Problem description => Set down word for word each line from the start of the listing through the line that contains "node tree, with", both included.

Data excerpt =>

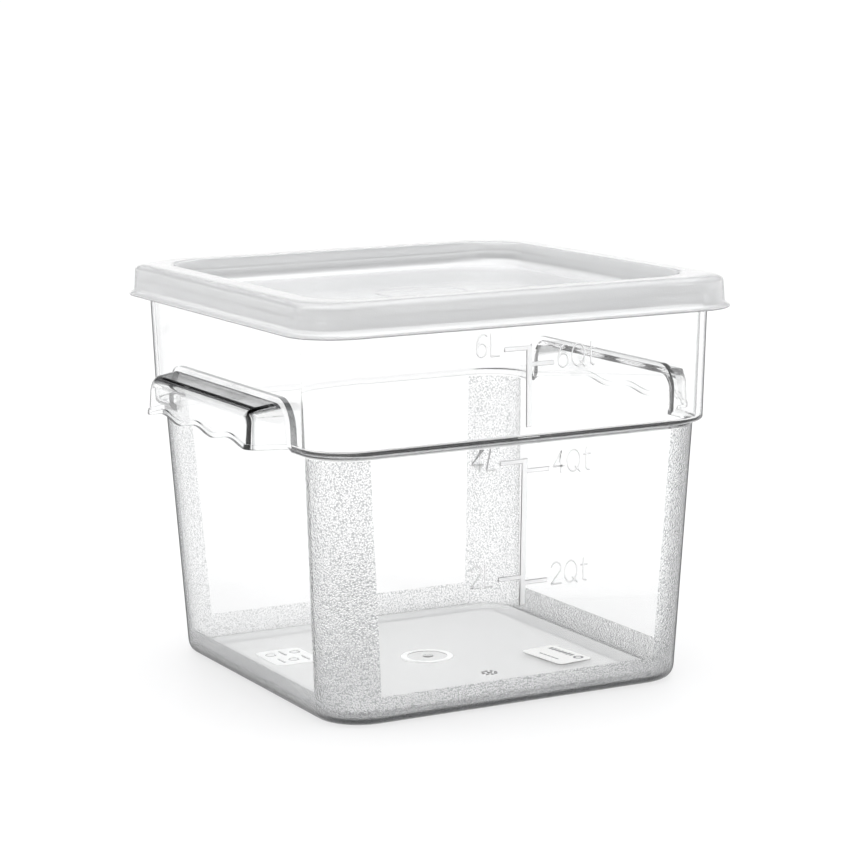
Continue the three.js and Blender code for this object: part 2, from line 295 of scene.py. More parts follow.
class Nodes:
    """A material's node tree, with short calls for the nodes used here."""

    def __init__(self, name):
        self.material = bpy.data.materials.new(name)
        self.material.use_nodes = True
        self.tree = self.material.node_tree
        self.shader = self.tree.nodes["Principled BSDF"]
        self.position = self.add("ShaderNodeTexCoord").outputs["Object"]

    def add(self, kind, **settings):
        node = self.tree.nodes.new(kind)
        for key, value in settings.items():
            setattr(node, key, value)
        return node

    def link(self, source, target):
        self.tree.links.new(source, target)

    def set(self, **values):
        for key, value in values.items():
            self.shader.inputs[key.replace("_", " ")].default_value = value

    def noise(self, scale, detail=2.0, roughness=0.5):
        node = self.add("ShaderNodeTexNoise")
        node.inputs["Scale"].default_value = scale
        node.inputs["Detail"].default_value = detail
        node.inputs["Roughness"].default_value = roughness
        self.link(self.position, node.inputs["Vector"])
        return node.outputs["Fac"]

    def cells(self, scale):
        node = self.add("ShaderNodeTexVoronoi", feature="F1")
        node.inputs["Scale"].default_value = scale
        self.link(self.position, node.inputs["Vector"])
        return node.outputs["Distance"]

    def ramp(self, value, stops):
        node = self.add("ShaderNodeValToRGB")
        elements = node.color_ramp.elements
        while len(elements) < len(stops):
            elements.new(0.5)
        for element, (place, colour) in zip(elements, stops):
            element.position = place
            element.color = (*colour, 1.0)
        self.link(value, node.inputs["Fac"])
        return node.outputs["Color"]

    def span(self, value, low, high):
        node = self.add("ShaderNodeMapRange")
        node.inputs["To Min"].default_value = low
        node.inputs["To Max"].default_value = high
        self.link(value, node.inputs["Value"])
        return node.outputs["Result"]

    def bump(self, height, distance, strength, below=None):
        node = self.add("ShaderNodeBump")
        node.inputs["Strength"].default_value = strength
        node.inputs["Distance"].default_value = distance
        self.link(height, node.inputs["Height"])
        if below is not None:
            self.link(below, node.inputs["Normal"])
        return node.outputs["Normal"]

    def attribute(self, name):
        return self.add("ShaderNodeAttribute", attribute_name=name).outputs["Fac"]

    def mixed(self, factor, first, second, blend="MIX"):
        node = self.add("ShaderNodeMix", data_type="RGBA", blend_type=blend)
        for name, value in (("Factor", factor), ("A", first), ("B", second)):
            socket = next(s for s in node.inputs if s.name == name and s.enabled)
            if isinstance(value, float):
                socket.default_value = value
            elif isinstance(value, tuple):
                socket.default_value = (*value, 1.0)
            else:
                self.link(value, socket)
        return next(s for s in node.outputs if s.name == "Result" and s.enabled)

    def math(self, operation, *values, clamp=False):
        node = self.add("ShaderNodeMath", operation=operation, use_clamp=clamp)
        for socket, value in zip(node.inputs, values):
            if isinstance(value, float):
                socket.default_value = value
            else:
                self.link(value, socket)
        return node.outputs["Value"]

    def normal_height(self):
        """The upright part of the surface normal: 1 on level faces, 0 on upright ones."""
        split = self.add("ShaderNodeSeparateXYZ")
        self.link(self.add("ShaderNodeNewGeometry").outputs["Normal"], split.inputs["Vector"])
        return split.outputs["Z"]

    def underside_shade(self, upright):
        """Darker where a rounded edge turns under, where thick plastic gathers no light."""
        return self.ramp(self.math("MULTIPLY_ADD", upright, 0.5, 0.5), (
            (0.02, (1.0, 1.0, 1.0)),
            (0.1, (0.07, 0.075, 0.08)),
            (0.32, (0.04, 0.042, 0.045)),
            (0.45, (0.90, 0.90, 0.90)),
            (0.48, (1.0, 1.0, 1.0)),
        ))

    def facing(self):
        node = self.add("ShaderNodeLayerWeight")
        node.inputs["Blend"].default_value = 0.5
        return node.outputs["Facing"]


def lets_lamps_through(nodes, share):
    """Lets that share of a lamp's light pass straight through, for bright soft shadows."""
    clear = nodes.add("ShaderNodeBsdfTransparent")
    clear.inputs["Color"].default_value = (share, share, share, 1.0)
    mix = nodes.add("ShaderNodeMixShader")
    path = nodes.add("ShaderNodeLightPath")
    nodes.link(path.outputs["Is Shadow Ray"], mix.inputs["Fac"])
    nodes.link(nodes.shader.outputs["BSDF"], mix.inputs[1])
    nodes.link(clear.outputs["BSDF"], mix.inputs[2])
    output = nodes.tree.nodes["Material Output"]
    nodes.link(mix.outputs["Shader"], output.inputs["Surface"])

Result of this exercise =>
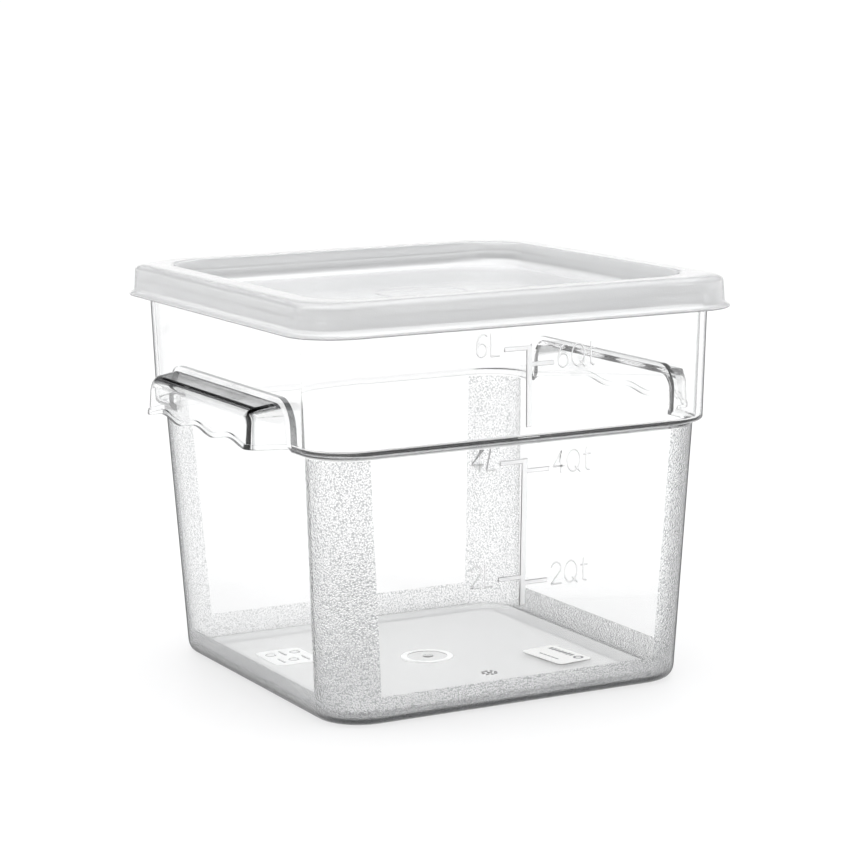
Continue the three.js and Blender code for this object: part 2, from line 295 of scene.py. More parts follow.
class Nodes:
    """A material's node tree, with short calls for the nodes used here."""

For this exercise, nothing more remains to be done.